I don’t normally watch videos of other people playing video games. I’m even less inclined to watch “walkthroughs”.

This, though, isn’t a walkthrough. It’s basically the opposite of a walkthrough: this is somebody (slowly, painstakingly) playing through Skyrim: Special Edition without using any of the movement controls (WASD/left stick) whatsoever. Wait, what? How is such a thing possible?
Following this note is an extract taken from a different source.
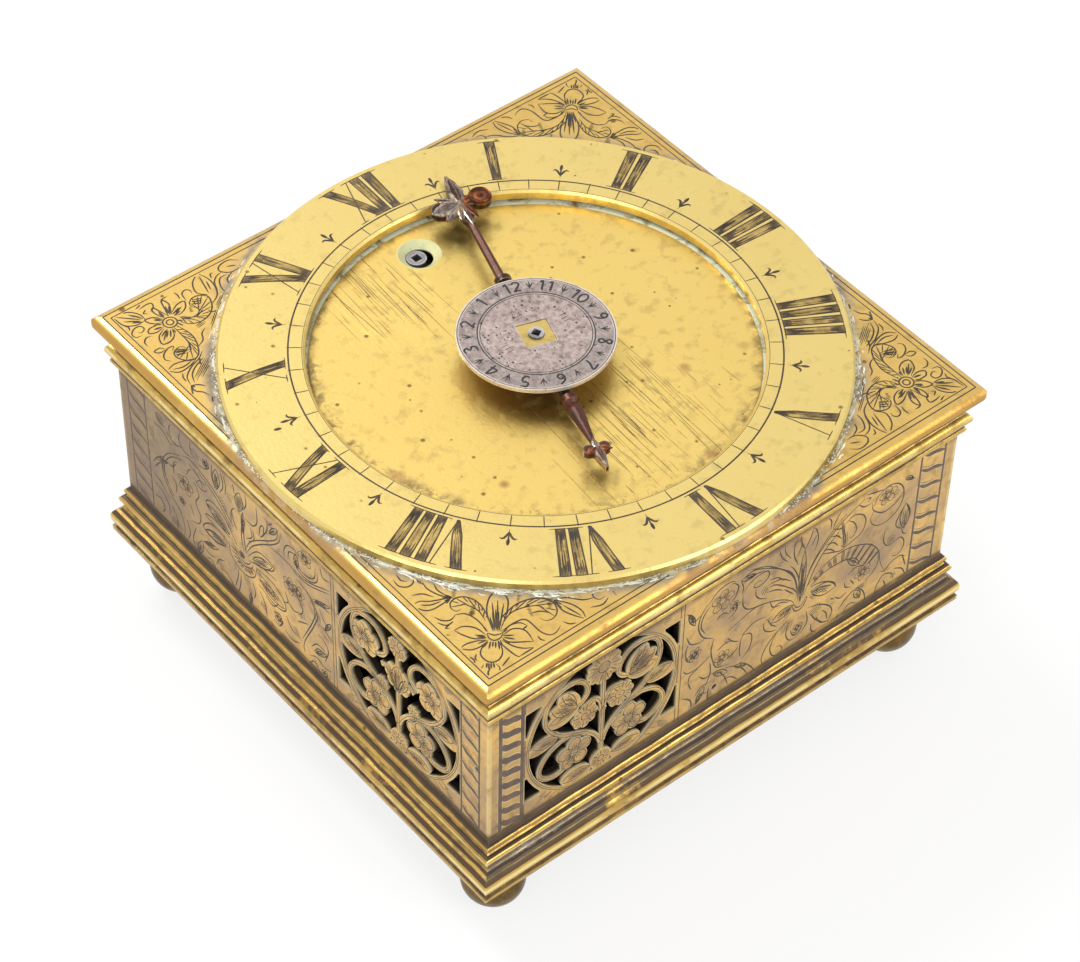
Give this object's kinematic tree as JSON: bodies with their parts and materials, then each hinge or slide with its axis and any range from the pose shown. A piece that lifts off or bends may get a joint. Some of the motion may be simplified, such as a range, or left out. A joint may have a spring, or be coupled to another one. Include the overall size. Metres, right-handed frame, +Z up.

That’s what makes the video so compelling. The creator used so many bizarre quirks and exploits to even make this crazy stupid idea work at all. Like (among many, many more):

  • Dragging a bucket towards yourself to “push” yourself backwards (although not upstairs unless you do some very careful pushing “under” your feet).
  • Doing an unarmed heavy attack to “stumble” forward a little at a time, avoiding the stamina loss by eating vegetable soup or by cancelling the attack (e.g. by switching quickselected arrows), which apparently works better if you’re overencumbered.
  • Mid-stumble, consuming a reagent that paralyses yourself to glitch through thin doors. Exploit a bug in dropping gear for your companion near an area-change doorway to get all of the reagent you’ll ever need.
  • Rush-grinding your way to the Whirlwind Sprint shout and Vampire Lord “Bats” ability so you’ve got a way to move forward quickly, then pairing them with paralysis to catapult yourself across the map.
  • When things get desperate, exploiting the fact that you can glitch-teleport yourself places by commanding your companion to go somewhere, quicksaving before they get there, then quickloading to appear there yourself.

This video’s just beautiful: the cumulation of what must be hundreds or thousands of person-hours of probing the “edges” of Skyrim‘s engine to discover all of the potentially exploitable bugs that make it possible.

0 comments

    Reply here

    Your email address will not be published. Required fields are marked *

    Reply on your own site

    Reply by email

    I'd love to hear what you think. Send an email to b18452@danq.me; be sure to let me know if you're happy for your comment to appear on the Web!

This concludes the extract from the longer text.